Retirement planners and financial advisors should all be aware of the Saver’s Credit, Collinson explains, and they should promote its use. And even if an individual client may not quality, a couple might.

“Often tax preparers and retirement planners may work with individuals who have means being greater than low to moderate income. However, if you look at a married couple filing jointly, it’s conceivable that they may be eligible,” Collinson said. “It is also important that, even if their client isn’t eligible they may have family, friends or loved ones who might be, and they can play an invaluable role in spreading the word to increase awareness.”

So how much is the typical qualifying taxpayer losing out by not taking the Saver’s Credit.

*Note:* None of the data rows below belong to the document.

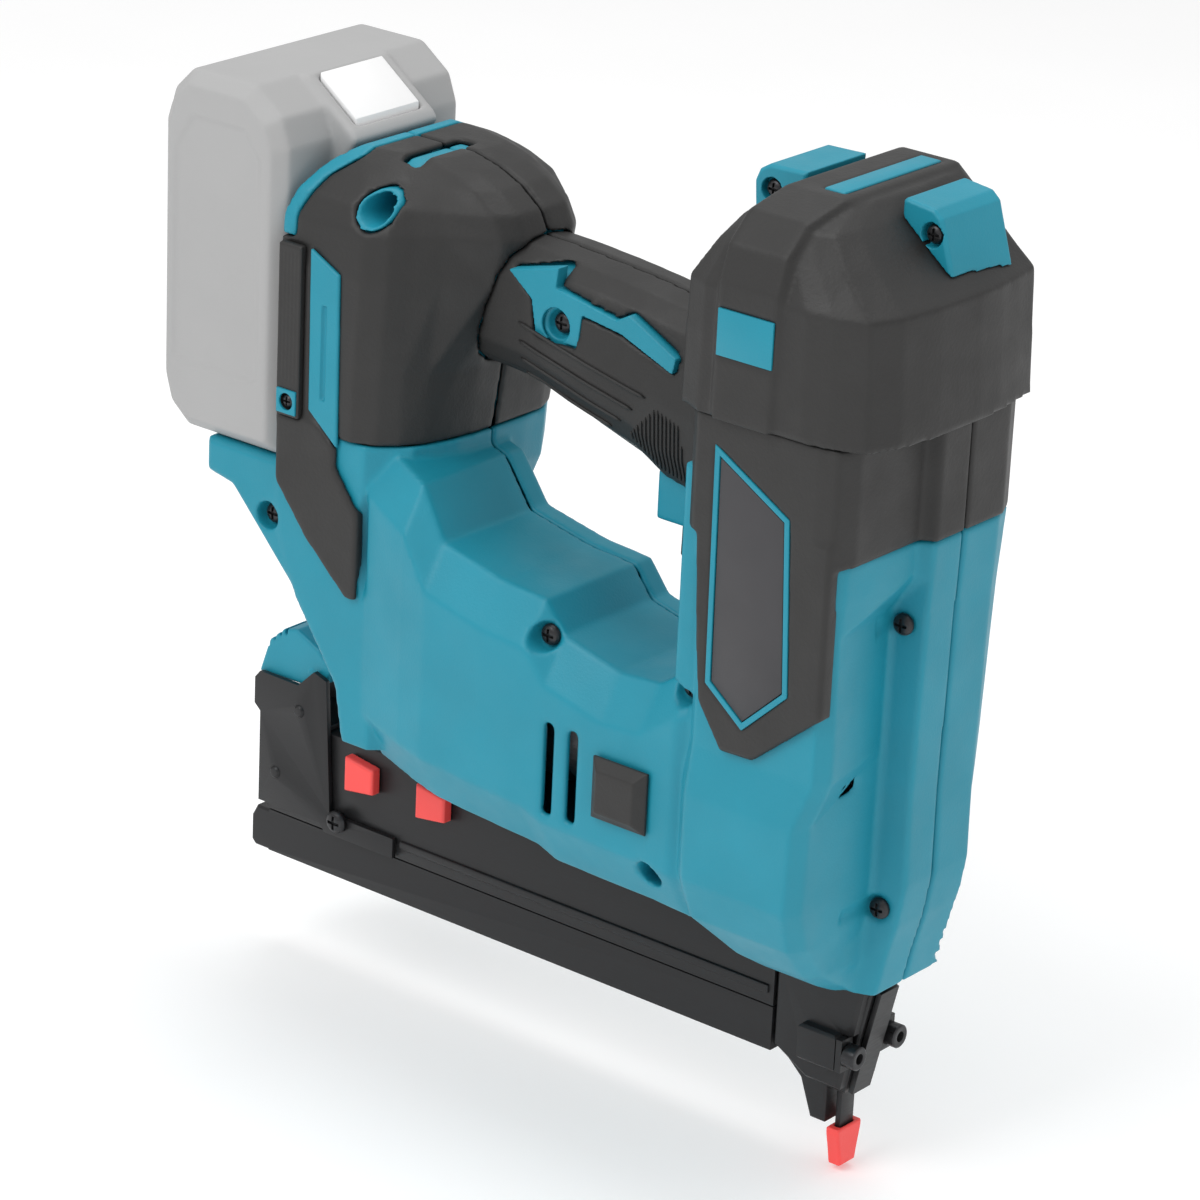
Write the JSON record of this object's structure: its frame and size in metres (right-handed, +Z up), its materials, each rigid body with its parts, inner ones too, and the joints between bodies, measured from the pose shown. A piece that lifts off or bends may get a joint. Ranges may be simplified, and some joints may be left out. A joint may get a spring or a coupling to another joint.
{
  "type": "brad nailer",
  "caption": "Battery brad nailer with an upright driving head, a bridging grip, a rear battery column, a low motor housing and a straight magazine behind a narrow nose.",
  "frame": {"origin": "centre of the contact tip's bottom face, on the plane where the clamshell halves meet", "axes": "+X towards the front of the head, +Y towards the tool's left, +Z up along the drive line"},
  "size_m": [0.2641, 0.0948, 0.2889],
  "materials": {
    "teal": "satin moulded nylon",
    "black": "matt elastomer",
    "dark": "satin black",
    "blackened": "black oxide and paint",
    "steel": "ground",
    "bolt": "black oxide",
    "alloy": "cast",
    "copper": "wound",
    "bumper": "matt",
    "coral": "satin",
    "pack": "pale grey, ghosted",
    "button": "near white",
    "board": "coated board"
  },
  "bodies": {
    "tool": {"cap_clip_front": "teal", "cap_clip_rear": "teal", "collar_far": "black", "collar_near": "black", "contact_spring": "steel", "controller_board": "board", "cylinder": "alloy", "cylinder_head": "alloy", "dome_skin_far": "black", "dome_skin_near": "black", "gearbox": "alloy", "grip_inlay": "teal", "grip_skin_far": "black", "grip_skin_near": "black", "head_cap": "black", "housing_far": "teal", "housing_near": "teal", "label_frame": "teal", "label_plate": "dark", "magazine_track": "blackened", "motor_can": "steel", "motor_pad": "black", "nose_body": "blackened", "nose_bolt_far": "bolt", "nose_bolt_near": "bolt", "nose_plate": "blackened", "rear_bracket": "blackened", "return_bumper": "bumper", "screw_bumper": "bolt", "screw_cap_clip_front": "bolt", "screw_cap_clip_rear": "bolt", "screw_grip": "bolt", "screw_head_lower": "bolt", "screw_head_upper": "bolt", "screw_ledge": "bolt", "screw_magazine": "bolt", "screw_motor_front": "bolt", "screw_motor_lower": "bolt", "screw_motor_rear": "bolt", "side_bumper": "black", "side_panel": "teal", "side_window": "teal", "spare_tip_front": "coral", "spare_tip_rear": "coral", "terminal_block": "dark", "top_strip": "teal", "trigger_switch": "dark"},
    "trigger": {"trigger": "dark"},
    "contact_foot": {"contact_arm": "blackened", "contact_tip": "coral"},
    "driver": {"piston": "alloy", "driver_blade": "steel"},
    "rotor": {"motor_rotor": "copper"},
    "lifter": {"lifter_wheel": "steel"},
    "magazine_slide": {"magazine_cover": "blackened", "pusher_spring": "steel"},
    "pusher": {"pusher": "dark"},
    "lever": {"release_lever": "teal"},
    "pack": {"battery_pack": "pack"},
    "release_button": {"pack_button": "button"}
  },
  "joints": [
    {"name": "trigger_pull", "type": "hinge", "parent": "tool", "child": "trigger", "pos_m": [-0.048, 0, 0.2], "axis": [0, 1, 0], "range_deg": [0, 9], "stiffness_Nm_per_rad": 0.25, "springref_deg": -20.05},
    {"name": "contact_press", "type": "slide", "parent": "tool", "child": "contact_foot", "axis": [0, 0, 1], "range_m": [0, 0.009], "stiffness_N_per_m": 250, "springref_m": -0.006, "deforming": ["contact_spring"]},
    {"name": "driver_stroke", "type": "slide", "parent": "tool", "child": "driver", "axis": [0, 0, -1], "range_m": [0, 0.058]},
    {"name": "lifter_turn", "type": "hinge", "parent": "tool", "child": "lifter", "pos_m": [-0.004, -0.015, 0.116], "axis": [1, 0, 0], "continuous": true},
    {"name": "rotor_turn", "type": "hinge", "parent": "tool", "child": "rotor", "pos_m": [-0.1, -0.015, 0.116], "axis": [1, 0, 0], "continuous": true},
    {"name": "magazine_open", "type": "slide", "parent": "tool", "child": "magazine_slide", "axis": [-1, 0, 0], "range_m": [0, 0.12]},
    {"name": "pusher_travel", "type": "slide", "parent": "magazine_slide", "child": "pusher", "axis": [-1, 0, 0], "range_m": [0, 0.15], "stiffness_N_per_m": 30, "springref_m": -0.05, "deforming": ["pusher_spring"]},
    {"name": "lever_press", "type": "hinge", "parent": "tool", "child": "lever", "pos_m": [-0.196, 0, 0.0925], "axis": [0, -1, 0], "range_deg": [0, 10], "stiffness_Nm_per_rad": 0.3, "springref_deg": -17.19},
    {"name": "pack_slide", "type": "slide", "parent": "tool", "child": "pack", "axis": [0, 0, 1], "range_m": [0, 0.085]},
    {"name": "pack_release", "type": "slide", "parent": "pack", "child": "release_button", "axis": [0, 0, -1], "range_m": [0, 0.0025], "stiffness_N_per_m": 300, "springref_m": -0.003}
  ],
  "couplings": [
    {"joint": "rotor_turn", "follows": "lifter_turn", "ratio": 24}
  ]
}
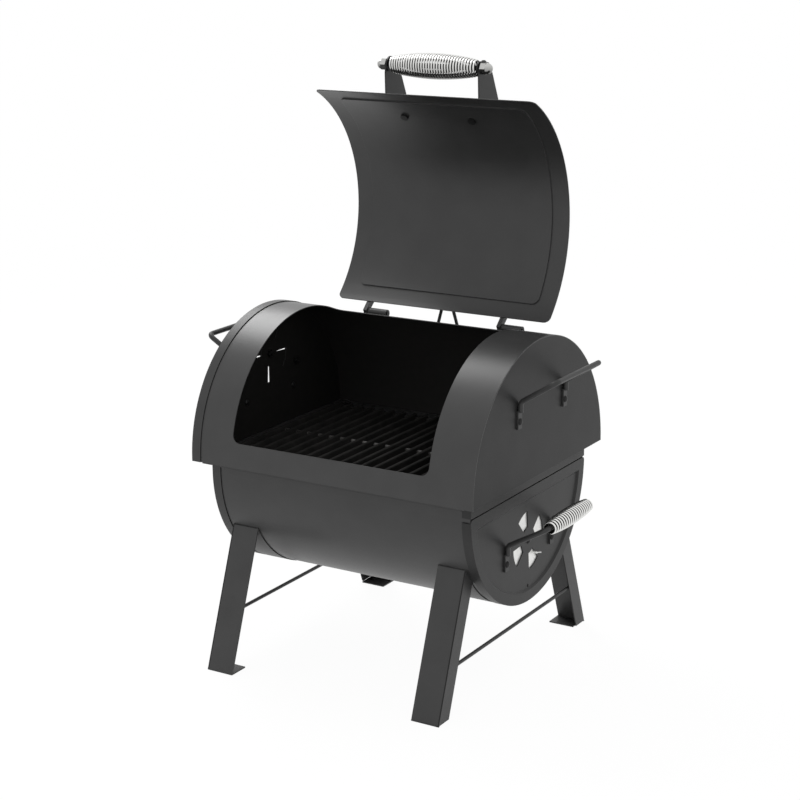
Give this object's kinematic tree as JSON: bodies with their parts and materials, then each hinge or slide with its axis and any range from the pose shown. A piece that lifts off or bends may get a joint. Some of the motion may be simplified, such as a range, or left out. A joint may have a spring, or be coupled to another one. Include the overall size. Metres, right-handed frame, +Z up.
{
  "type": "offset smoker",
  "caption": "Barrel grill and side fire box with an open hinged lid, coil-grip handles, air dampers, angled legs and a sliding ash drawer.",
  "frame": {"origin": "on the ground under the middle of the grill", "axes": "+X along the barrel towards the drawer, +Y to the back where the lid is hinged, +Z up"},
  "size_m": [0.6205, 0.473, 0.923],
  "materials": {
    "black_steel": "satin high-heat black paint",
    "cast_iron": "seasoned black casting",
    "bright_steel": "bright nickel plate",
    "zinc_steel": "zinc-plated sheet",
    "blackened_steel": "black oxide",
    "pan_steel": "plain sheet steel"
  },
  "bodies": {
    "frame": {"hood_shell": "black_steel", "hood_left_end": "black_steel", "hood_right_end": "black_steel", "rim_rail_front": "black_steel", "rim_rail_back": "black_steel", "lower_barrel": "black_steel", "barrel_left_end": "black_steel", "cross_strip": "black_steel", "grate_support_front": "pan_steel", "grate_support_back": "pan_steel", "drawer_rails": "pan_steel", "grate_left": "cast_iron", "grate_right": "cast_iron", "leg_front_left": "black_steel", "leg_front_right": "black_steel", "leg_back_left": "black_steel", "leg_back_right": "black_steel", "leg_saddle_left": "black_steel", "leg_saddle_right": "black_steel", "leg_brace_left": "black_steel", "leg_brace_right": "black_steel", "hood_handle_left": "black_steel", "hood_handle_right": "black_steel", "hood_handle_bolts": "blackened_steel", "hinge_base_left": "black_steel", "hinge_base_right": "black_steel", "hinge_pin_left": "blackened_steel", "hinge_pin_right": "blackened_steel", "lid_stop": "black_steel", "hood_damper_pivot": "blackened_steel", "hood_end_bolts": "blackened_steel"},
    "lid": {"lid_panel": "black_steel", "hinge_arm_left": "black_steel", "hinge_arm_right": "black_steel", "lid_bracket_left": "black_steel", "lid_bracket_right": "black_steel", "lid_bracket_bolts": "blackened_steel", "lid_handle_rod": "bright_steel", "lid_grip_coil": "bright_steel", "lid_handle_washers": "blackened_steel", "lid_acorn_nuts": "bright_steel"},
    "drawer": {"drawer_front": "black_steel", "ash_pan": "pan_steel", "ash_pan_back": "pan_steel", "ash_pan_ledges": "pan_steel", "charcoal_grate": "cast_iron", "drawer_handle": "black_steel", "drawer_handle_bolts": "blackened_steel", "drawer_grip_coil": "bright_steel", "drawer_damper_pivot": "blackened_steel", "drawer_rivet": "blackened_steel"},
    "front_damper": {"drawer_damper": "zinc_steel"},
    "end_damper": {"hood_damper": "black_steel"}
  },
  "joints": [
    {"name": "lid_hinge", "type": "hinge", "parent": "frame", "child": "lid", "pos_m": [0, 0.1208, 0.5056], "axis": [1, 0, 0], "range_deg": [0, 107]},
    {"name": "drawer_slide", "type": "slide", "parent": "frame", "child": "drawer", "axis": [1, 0, 0], "range_m": [0, 0.23]},
    {"name": "front_damper_turn", "type": "hinge", "parent": "drawer", "child": "front_damper", "pos_m": [0.223, 0, 0.2155], "axis": [1, 0, 0], "range_deg": [-30, 0]},
    {"name": "end_damper_turn", "type": "hinge", "parent": "frame", "child": "end_damper", "pos_m": [-0.245, 0, 0.448], "axis": [1, 0, 0], "range_deg": [-36, 0]}
  ]
}
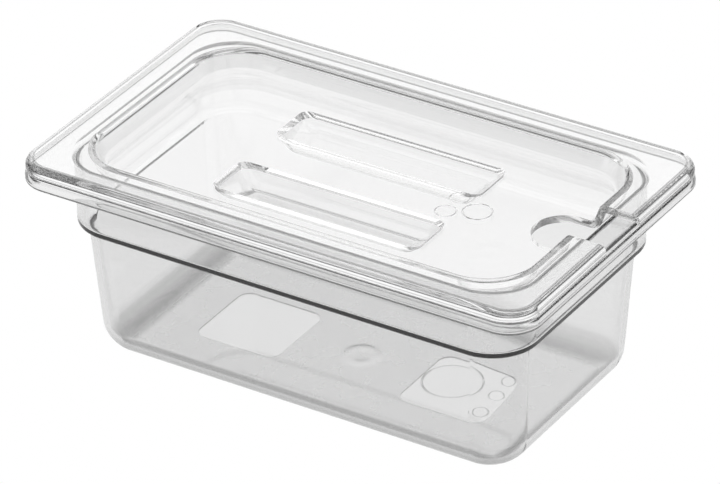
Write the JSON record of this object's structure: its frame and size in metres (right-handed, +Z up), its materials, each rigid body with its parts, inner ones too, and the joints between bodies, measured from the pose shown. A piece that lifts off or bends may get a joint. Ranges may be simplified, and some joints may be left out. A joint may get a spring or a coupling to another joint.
{
  "type": "deli food pan",
  "caption": "Clear plastic quarter-size food pan with a flanged rim and a lift-off lid that has a recessed panel, grip bar and ladle notch.",
  "frame": {"origin": "centre of the pan's flat base, on the surface it stands on", "axes": "+X along the pan towards the lid's notch, +Y across it, +Z up"},
  "size_m": [0.265, 0.162, 0.104],
  "materials": {
    "pan_plastic": "clear moulded polycarbonate, polished, slightly grey",
    "lid_plastic": "clear moulded polycarbonate, polished"
  },
  "bodies": {
    "pan": {"pan": "pan_plastic"},
    "lid": {"notched_lid": "lid_plastic"}
  },
  "joints": [
    {"name": "lid_lift", "type": "slide", "parent": "pan", "child": "lid", "axis": [0, 0, 1], "range_m": [0, 0.12]}
  ]
}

It various according to two primary criteria: income and amount saved toward retirement that year.

“The credit calculation is based on how much you saved and relative to where you fall within the income eligibility requirements,” Collinson said. “So it’s not just a straight 50 percent of the first $2,000 that you saved will be applied to the credit. It also takes into account where you fall within the income eligibility requirements. For the top people who will benefit the most it could be as much as $1,000 or as much as $2,000 for married couples. For many it will typically be much less than that but it still could mean $100 or $200, and why leave that on the table?”

What To Do About Past Credits Lost?

If a taxpayer hasn’t taken advantage of the Saver’s Credit in the past should they file an amended return to do so?

“That depends on the individual, as well as how they go about preparing their taxes,” Collinson said. “It may or may not be worth the time and the expense to file an amended return. That is up to the individual to do their homework and make that judgment call.”

Most importantly, “as people are thinking about their tax preparation and whether or not they are eligible for the Saver’s Credit, if they did not save in a 401(k) or a similar plan in 2014, and they’ve done their homework and they believe they are otherwise eligible, they can still fund an IRA up to April 15 to do that,” Collinson said.

Finally, Collinson says taxpayers should not confuse the Saver’s Credit with the ability to save on a tax-deferred basis in a 401(k) or similar plan or IRA.

“Many workers may be confusing these two retirement savings incentives,” Collinson said. “It sounds almost too good to be true that you could get a double benefit of one, being paid to save for retirement, and two, saving on a tax deferred basis. However, it this case, it’s true.”